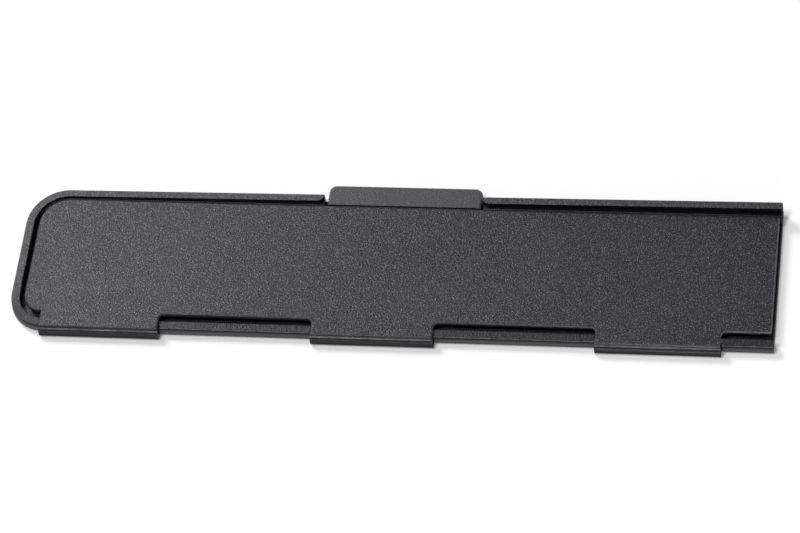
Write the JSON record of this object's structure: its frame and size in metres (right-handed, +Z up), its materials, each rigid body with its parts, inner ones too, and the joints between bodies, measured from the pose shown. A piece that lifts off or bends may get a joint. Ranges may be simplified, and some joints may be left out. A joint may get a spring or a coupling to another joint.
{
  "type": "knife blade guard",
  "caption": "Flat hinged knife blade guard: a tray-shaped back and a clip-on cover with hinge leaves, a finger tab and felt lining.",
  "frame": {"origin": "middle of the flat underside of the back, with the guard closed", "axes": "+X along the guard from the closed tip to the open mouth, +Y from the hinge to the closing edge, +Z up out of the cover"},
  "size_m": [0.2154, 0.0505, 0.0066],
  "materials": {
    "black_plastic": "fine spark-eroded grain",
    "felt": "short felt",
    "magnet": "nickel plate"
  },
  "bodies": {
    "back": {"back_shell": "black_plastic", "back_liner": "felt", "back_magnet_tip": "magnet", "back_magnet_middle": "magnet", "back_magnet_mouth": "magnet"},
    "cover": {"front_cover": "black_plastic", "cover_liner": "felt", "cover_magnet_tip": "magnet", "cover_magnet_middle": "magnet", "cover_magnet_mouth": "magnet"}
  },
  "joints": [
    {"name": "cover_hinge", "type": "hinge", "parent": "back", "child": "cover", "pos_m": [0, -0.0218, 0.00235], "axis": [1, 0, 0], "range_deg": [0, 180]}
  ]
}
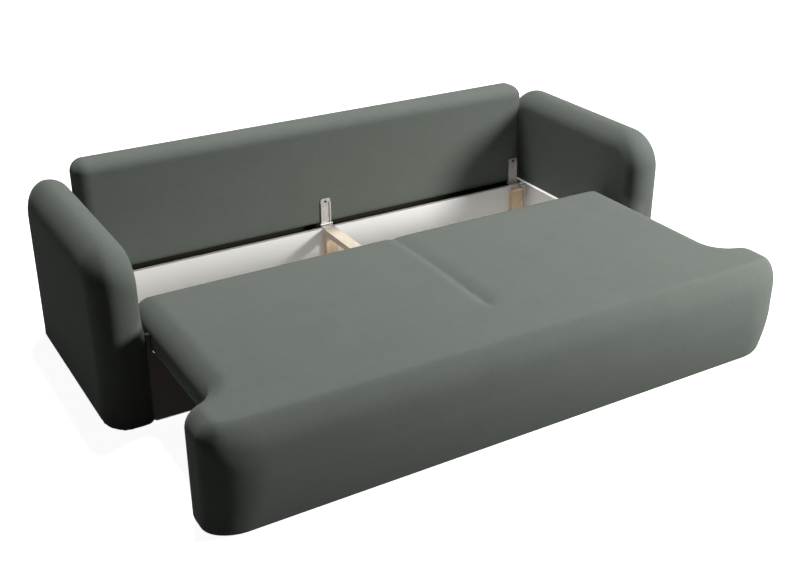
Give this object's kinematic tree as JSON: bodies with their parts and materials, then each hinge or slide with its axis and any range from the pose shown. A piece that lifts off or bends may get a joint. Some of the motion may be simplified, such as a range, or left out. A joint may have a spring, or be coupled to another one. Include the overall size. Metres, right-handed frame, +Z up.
········
◆ Exercise task: Gather all lines with the string "right" from the data.

◆ Result:
Write the JSON record of this object's structure: its frame and size in metres (right-handed, +Z up), its materials, each rigid body with its parts, inner ones too, and the joints between bodies, measured from the pose shown. A piece that lifts off or bends may get a joint. Ranges may be simplified, and some joints may be left out. A joint may get a spring or a coupling to another joint.
Give this object's kinematic tree as JSON: bodies with their parts and materials, then each hinge or slide with its axis and any range from the pose shown. A piece that lifts off or bends may get a joint. Some of the motion may be simplified, such as a range, or left out. A joint may have a spring, or be coupled to another one. Include the overall size. Metres, right-handed frame, +Z up.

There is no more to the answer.